The payoff is not only fewer tokens. It is fewer tool calls, fewer dead ends, and less churn in the agent’s working set. That matters because agents are often slow in exactly the places humans are slow: they over-read, then over-correct, then read again.

SEARCH IS NOT CONTEXT

What this means for Claude Code and Cursor in a real repo

Claude Code and Cursor are both better when the server can carry repository context cleanly. The question is not whether they support MCP in some abstract sense. The question is whether a given server can answer the kinds of repository questions your team actually asks.

A staff engineer should judge a server on one concrete criterion: can it answer a changed-symbol question without forcing the agent to reread the whole tree? If the answer is yes, you probably have something useful. If the answer is “it can list files,” you probably do not.

A short scenario is enough to see the difference. A pull request changes auth/session.ts. Claude Code asks the server for context on the changed symbol, gets back callers, ownership, related docs, and a recent decision, then reads one targeted implementation file. Cursor can do the same if the server exposes the right contract. The agent stays in query mode instead of falling back into file soup.

That is the real adoption test: not whether MCP exists, but whether the server reduces rereads and tool calls while preserving answer quality. If it does, the protocol is doing work. If it does not, you have a nicer name for a search index.

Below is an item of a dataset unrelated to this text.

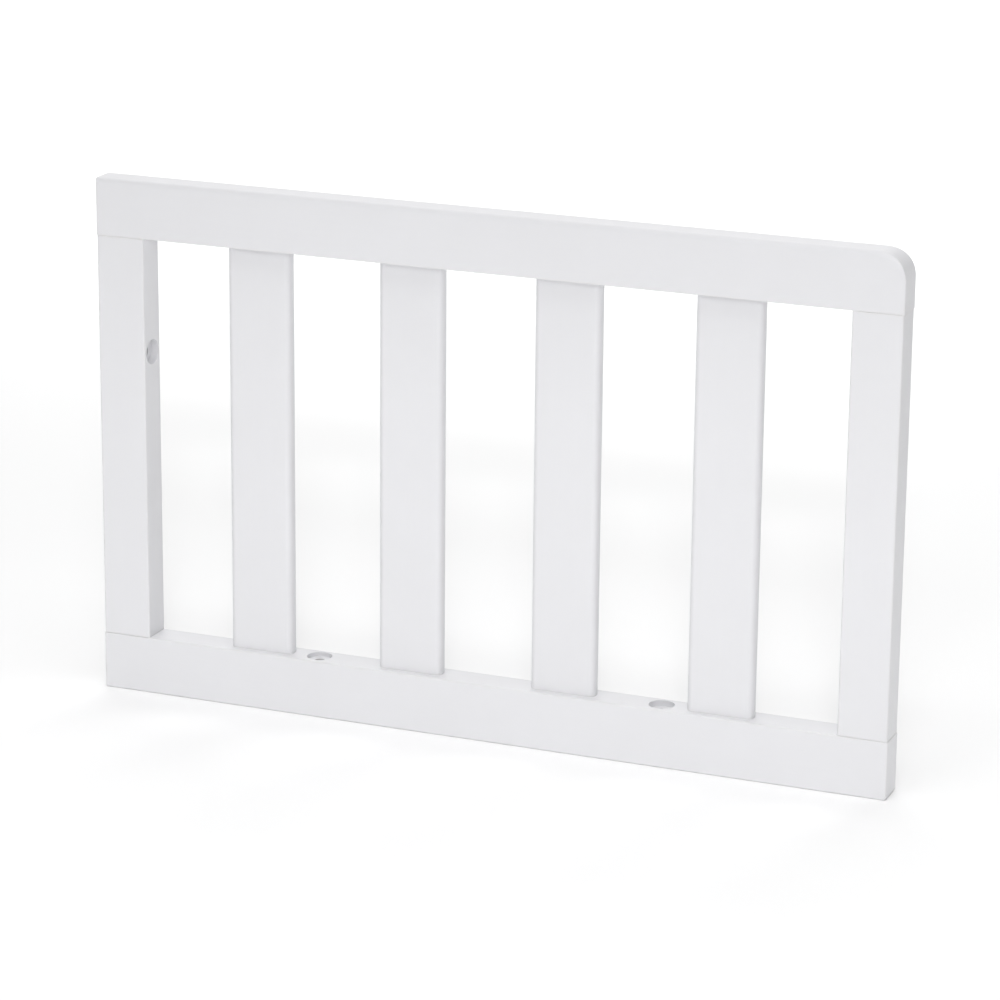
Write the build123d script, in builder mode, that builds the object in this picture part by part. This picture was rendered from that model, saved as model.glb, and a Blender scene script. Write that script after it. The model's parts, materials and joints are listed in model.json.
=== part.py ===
"""Painted wooden guard rail that turns a crib into a toddler bed: a slatted panel on its bottom rail.

+X runs along the panel towards its free end, which has the large rounded top corner.
-Y is the front face, and +Z is up. The origin is the centre of the underside, at the height of
the bed rail that the panel is bolted down to. All sizes are in millimetres.
"""
from build123d import *
import os

# The whole panel
panel_length = 620.0
panel_thickness = 25.0

# Top rail
top_rail_height = 43.0
free_corner_radius = 20.0
top_edge_radius = 4.0

# Bottom rail
bottom_rail_height = 44.0

# Stiles: they stand between the rails, set in a little from the rails' ends
stile_length = 309.0
left_stile_width = 38.0
right_stile_width = 37.0
stile_inset = 0.5

# Slats: flat boards with well rounded edges, in the middle of the panel's thickness
slat_count = 4
slat_pitch = 121.0
slat_width = 50.0
slat_thickness = 12.0
slat_edge_radius = 4.5

# Softened edges of the boards
rail_edge_radius = 1.3
rail_corner_radius = 2.0
top_rail_joint_radius = 0.5
bottom_rail_joint_radius = 1.2
stile_edge_radius = 1.4
stile_end_radius = 0.4

# Furniture bolts: a plain hole with a counterbore for the wide flat head. The three counterbores
# are drilled to different depths. The rail's are given from the post end.
bolt_hole_diameter = 8.0
bolt_head_diameter = 19.0
rail_bolt_head_depths = [3.3, 4.5]
rail_bolt_spacing = 272.0
post_bolt_head_depth = 5.5
post_bolt_height = 265.0

# Glued dowels, with room around them for the glue
dowels_per_joint = 2
glue_gap = 0.05
end_gap = 0.5
frame_dowel_diameter = 8.0
frame_dowel_length = 40.0
frame_dowel_spacing = 18.0
slat_dowel_diameter = 6.0
slat_dowel_length = 30.0
slat_dowel_spacing = 26.0
flute_count = 10
flute_radius = 0.35
dowel_point = 1.0

# Levels and positions that follow from the sizes above
lower_joint = bottom_rail_height
upper_joint = bottom_rail_height + stile_length
panel_height = upper_joint + top_rail_height
panel_left = -panel_length / 2
panel_right = panel_length / 2
left_stile_x = panel_left + stile_inset + left_stile_width / 2
right_stile_x = panel_right - stile_inset - right_stile_width / 2
opening_left = left_stile_x + left_stile_width / 2
opening_right = right_stile_x - right_stile_width / 2
opening_middle = (opening_left + opening_right) / 2
slat_positions = [opening_middle + slat_pitch * (n - (slat_count - 1) / 2) for n in range(slat_count)]
rail_bolt_positions = [opening_middle - rail_bolt_spacing / 2, opening_middle + rail_bolt_spacing / 2]

os.makedirs("parts", exist_ok=True)


def save(piece, name):
    """Names a finished piece and writes it to its own STEP file."""
    piece.part.label = name
    export_step(piece.part, f"parts/{name}.step")


def dowel_positions(joint_positions, spacing):
    """The X position of every dowel: a row of them about the middle of each joint."""
    offsets = [spacing * (n - (dowels_per_joint - 1) / 2) for n in range(dowels_per_joint)]
    return [joint_x + offset for joint_x in joint_positions for offset in offsets]


def drill_dowel_holes(joint_positions, spacing, height, diameter, length, upward):
    """Blind holes for half of each dowel's length, from this height into the piece being built."""
    end_at_height = Align.MIN if upward else Align.MAX
    with Locations(*[(x, 0, height) for x in dowel_positions(joint_positions, spacing)]):
        Cylinder(
            radius=diameter / 2 + glue_gap,
            height=length / 2 + end_gap,
            align=(Align.CENTER, Align.CENTER, end_at_height),
            mode=Mode.SUBTRACT,
        )


def drill_frame_dowel_holes(stile_positions, height, upward):
    drill_dowel_holes(
        stile_positions, frame_dowel_spacing, height, frame_dowel_diameter, frame_dowel_length, upward
    )


def drill_slat_dowel_holes(joint_positions, height, upward):
    drill_dowel_holes(
        joint_positions, slat_dowel_spacing, height, slat_dowel_diameter, slat_dowel_length, upward
    )


def face_edges(piece):
    """The edges round the front and back faces of a board."""
    return piece.faces().filter_by(Axis.Y).edges()


def soften_rail(piece, joint_face, joint_radius):
    """Rounds a rail's front and back edges, all but those of the face that the stiles butt against.
    The edges of that face come last, and have a round of their own."""
    fillet(face_edges(piece) - joint_face.edges(), radius=rail_edge_radius)
    narrowed_face = piece.faces().filter_by(Axis.Z).sort_by_distance(joint_face.center())[0]
    fillet(narrowed_face.edges(), radius=joint_radius)


# Top rail. Its upper front and back edges have a larger round than the rest. That round follows
# the free corner and fades out on it, so it is cut by an envelope with a wider corner.
envelope_overhang = top_edge_radius
envelope_corner_radius = free_corner_radius + top_edge_radius
envelope_left = panel_left - envelope_overhang
envelope_right = panel_right + envelope_overhang
envelope_bottom = upper_joint - envelope_overhang
corner_start = (panel_right - free_corner_radius, panel_height)
corner_end = (envelope_right, panel_height - envelope_corner_radius)

with BuildPart() as top_edge_envelope:
    with BuildSketch(Plane.XZ):
        with BuildLine():
            RadiusArc(corner_start, corner_end, envelope_corner_radius)
            Polyline(
                corner_end,
                (envelope_right, envelope_bottom),
                (envelope_left, envelope_bottom),
                (envelope_left, panel_height),
                corner_start,
            )
        make_face()
    extrude(amount=panel_thickness / 2, both=True)
    fillet(face_edges(top_edge_envelope), radius=top_edge_radius)

with BuildPart() as top_rail:
    with BuildSketch(Plane.XZ) as top_rail_outline:
        with Locations((0, upper_joint)):
            Rectangle(panel_length, top_rail_height, align=(Align.CENTER, Align.MIN))
        post_corner, free_corner = top_rail_outline.vertices().group_by(Axis.Y)[-1].sort_by(Axis.X)
        fillet(free_corner, radius=free_corner_radius)
        fillet(post_corner, radius=rail_corner_radius)
    extrude(amount=panel_thickness / 2, both=True)
    soften_rail(top_rail, top_rail.faces().sort_by(Axis.Z)[0], top_rail_joint_radius)
    add(top_edge_envelope.part, mode=Mode.INTERSECT)
    drill_frame_dowel_holes([left_stile_x, right_stile_x], upper_joint, upward=True)
    drill_slat_dowel_holes(slat_positions, upper_joint, upward=True)
save(top_rail, "top_rail")


# Bottom rail, with two bolt holes straight down through it, each in the gap beside an end slat
with BuildPart() as bottom_rail:
    with BuildSketch(Plane.XZ) as bottom_rail_outline:
        Rectangle(panel_length, bottom_rail_height, align=(Align.CENTER, Align.MIN))
        fillet(bottom_rail_outline.vertices().group_by(Axis.Y)[0], radius=rail_corner_radius)
    extrude(amount=panel_thickness / 2, both=True)
    soften_rail(bottom_rail, bottom_rail.faces().sort_by(Axis.Z)[-1], bottom_rail_joint_radius)
    for bolt_x, head_depth in zip(rail_bolt_positions, rail_bolt_head_depths):
        with Locations((bolt_x, 0, bottom_rail_height)):
            CounterBoreHole(bolt_hole_diameter / 2, bolt_head_diameter / 2, head_depth)
    drill_frame_dowel_holes([left_stile_x, right_stile_x], lower_joint, upward=False)
    drill_slat_dowel_holes(slat_positions, lower_joint, upward=False)
save(bottom_rail, "bottom_rail")


# Stiles: square ends butt against the rails, and their softened edges leave a fine V at each joint
def soften_stile(piece):
    """Rounds a stile's four long edges, and then softens the edges of its two ends."""
    fillet(piece.edges().filter_by(Axis.Z), radius=stile_edge_radius)
    fillet(piece.faces().filter_by(Axis.Z).edges(), radius=stile_end_radius)


with BuildPart() as left_stile:
    with Locations((left_stile_x, 0, lower_joint)):
        Box(left_stile_width, panel_thickness, stile_length, align=(Align.CENTER, Align.CENTER, Align.MIN))
    soften_stile(left_stile)
    with Locations(Plane(origin=(opening_left, 0, post_bolt_height), z_dir=(1, 0, 0))):
        CounterBoreHole(bolt_hole_diameter / 2, bolt_head_diameter / 2, post_bolt_head_depth)
    drill_frame_dowel_holes([left_stile_x], lower_joint, upward=True)
    drill_frame_dowel_holes([left_stile_x], upper_joint, upward=False)
save(left_stile, "left_stile")

with BuildPart() as right_stile:
    with Locations((right_stile_x, 0, lower_joint)):
        Box(right_stile_width, panel_thickness, stile_length, align=(Align.CENTER, Align.CENTER, Align.MIN))
    soften_stile(right_stile)
    drill_frame_dowel_holes([right_stile_x], lower_joint, upward=True)
    drill_frame_dowel_holes([right_stile_x], upper_joint, upward=False)
save(right_stile, "right_stile")


# Slats, numbered from the post end. Their ends are cut clean and sit tight on the rails.
for number, slat_x in enumerate(slat_positions, start=1):
    with BuildPart() as slat:
        with Locations((slat_x, 0, lower_joint)):
            Box(slat_width, slat_thickness, stile_length, align=(Align.CENTER, Align.CENTER, Align.MIN))
        fillet(slat.edges().filter_by(Axis.Z), radius=slat_edge_radius)
        drill_slat_dowel_holes([slat_x], lower_joint, upward=True)
        drill_slat_dowel_holes([slat_x], upper_joint, upward=False)
    save(slat, f"slat_{number}")


# Dowels: fluted pins with pointed ends, half in a rail and half in a stile or a slat
def save_dowels(name, joint_x, joint_height, spacing, diameter, length):
    """Builds one joint's row of dowels, centred on the joint."""
    radius = diameter / 2
    with BuildPart() as pin:
        with BuildSketch(Plane.XY.offset(-length / 2)):
            Circle(radius)
            with PolarLocations(radius, flute_count):
                Circle(flute_radius, mode=Mode.SUBTRACT)
        extrude(amount=length)
        with BuildSketch(Plane.XZ):
            with BuildLine():
                Polyline(
                    (0, -length / 2),
                    (radius - dowel_point, -length / 2),
                    (radius, dowel_point - length / 2),
                    (radius, length / 2 - dowel_point),
                    (radius - dowel_point, length / 2),
                    (0, length / 2),
                    close=True,
                )
            make_face()
        revolve(axis=Axis.Z, mode=Mode.INTERSECT)
    with BuildPart() as dowels:
        with Locations(*[(x, 0, joint_height) for x in dowel_positions([joint_x], spacing)]):
            add(pin.part)
    save(dowels, name)


for level, joint_height in (("bottom", lower_joint), ("top", upper_joint)):
    for side, stile_x in (("left", left_stile_x), ("right", right_stile_x)):
        save_dowels(
            f"{level}_{side}_dowels",
            stile_x,
            joint_height,
            frame_dowel_spacing,
            frame_dowel_diameter,
            frame_dowel_length,
        )
    for number, slat_x in enumerate(slat_positions, start=1):
        save_dowels(
            f"slat_{number}_{level}_dowels",
            slat_x,
            joint_height,
            slat_dowel_spacing,
            slat_dowel_diameter,
            slat_dowel_length,
        )
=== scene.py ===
"""Looks of the toddler bed's guard rail: satin white paint on its boards, bare beech dowels in its joints.

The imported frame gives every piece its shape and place. This script gives each one its material, and
sets up the floor, the lights and the camera. Lengths are in metres, as in the frame.
"""
import json
import math
import random

import bpy
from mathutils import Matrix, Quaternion, Vector


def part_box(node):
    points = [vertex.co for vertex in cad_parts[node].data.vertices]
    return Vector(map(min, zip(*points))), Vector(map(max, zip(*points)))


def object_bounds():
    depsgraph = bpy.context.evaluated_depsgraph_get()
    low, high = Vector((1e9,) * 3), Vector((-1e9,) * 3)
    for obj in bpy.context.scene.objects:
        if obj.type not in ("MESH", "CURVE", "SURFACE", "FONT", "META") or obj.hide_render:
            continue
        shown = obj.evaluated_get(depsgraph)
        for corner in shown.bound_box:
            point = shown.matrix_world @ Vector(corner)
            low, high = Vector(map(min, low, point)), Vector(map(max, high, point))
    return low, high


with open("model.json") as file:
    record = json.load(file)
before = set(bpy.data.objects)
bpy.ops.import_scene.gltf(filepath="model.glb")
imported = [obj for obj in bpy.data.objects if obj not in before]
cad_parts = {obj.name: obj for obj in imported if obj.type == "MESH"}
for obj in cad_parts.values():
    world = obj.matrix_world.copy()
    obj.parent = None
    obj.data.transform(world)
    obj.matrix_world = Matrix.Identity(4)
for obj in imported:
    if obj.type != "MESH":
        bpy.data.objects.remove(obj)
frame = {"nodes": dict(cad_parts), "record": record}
cad_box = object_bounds()

MILLIMETRE = 0.001
panel_low, panel_high = cad_box
panel_centre = (panel_low + panel_high) / 2

# The boards, by the way their grain runs, and the rows of dowels
RAILS = ["top_rail", "bottom_rail"]
UPRIGHTS = ["left_stile", "right_stile", "slat_1", "slat_2", "slat_3", "slat_4"]
DOWELS = [name for name in frame["nodes"] if name.endswith("_dowels")]

# Colours, linear
PAINT = (0.745, 0.745, 0.765)
PAINT_THIN = (0.700, 0.690, 0.680)
PAINT_SHADE = (0.725, 0.724, 0.742)
RAW_WOOD = (0.52, 0.38, 0.24)
RAW_WOOD_DARK = (0.38, 0.25, 0.14)
BEECH = (0.60, 0.41, 0.24)
BEECH_DARK = (0.46, 0.29, 0.15)
FLOOR = (0.97, 0.97, 0.97)

# Lowest and highest value of the part of a noise texture that a look is spread over
WIDE_NOISE = (0.25, 0.75)
MOST_NOISE = (0.3, 0.7)
MIDDLE_NOISE = (0.35, 0.65)
NOISE_PEAKS = (0.58, 0.66)

# Roughness, from least to most
PAINT_ROUGHNESS = (0.36, 0.46)
PAINT_FIBRE_ROUGHNESS = (-0.03, 0.03)
THIN_EDGE_POLISH = 0.06
BEECH_ROUGHNESS = (0.55, 0.72)
FLOOR_ROUGHNESS = 0.9

# How far the paint is thin in from a board's edge, and how far the spray reaches into a bolt hole
THIN_EDGE_REACH = (0.6 * MILLIMETRE, 2.6 * MILLIMETRE)
SPRAY_REACH = (2.5 * MILLIMETRE, 8.0 * MILLIMETRE)
SPRAY_FADE = 3.0 * MILLIMETRE
HOLE_MARGIN = (0.2 * MILLIMETRE, 0.4 * MILLIMETRE)

# Each board's grain is moved by up to this far along each axis, so that no two boards match
GRAIN_SHIFT = 5.0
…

Tools like Repowise, Sourcegraph, and DeepWiki implement this differently, but the evaluation is the same: can the client ask for the right context, and does the server return it in a shape the model can use? Claude Code

FAQ

What does Model Context Protocol actually send to Claude Code?

It sends structured protocol messages: discovery, tool definitions, tool calls, and tool results. Claude Code is the client that issues the requests; the server returns data in the shape the tool contract defines.

How does an MCP tool call work on the wire?

The client sends a request with a tool name and arguments, usually through JSON-RPC-style messaging. The server responds with structured content or an error, and the model reasons over that response instead of guessing from raw files.

Is Model Context Protocol just a way to read files?

No. A file reader gives you bytes or text. The model context protocol can expose tools, resources, and prompts, plus structured results like symbols, ownership, history, and decisions. File access is one possible capability, not the point.

Why is MCP better than grep for codebase context?

grep finds text matches. MCP can return precomputed context that already answers the next question: who owns this symbol, what calls it, what changed recently, and which docs or decisions matter. That usually means fewer rereads and fewer tool calls.

What should I look for before adopting an MCP server?

Ask whether the server can answer a real repository question without dumping raw files. If it can return symbol-level context, ownership, freshness, and related decisions in a predictable schema, it is probably useful. If it only wraps search, it is not much more than grep with ceremony.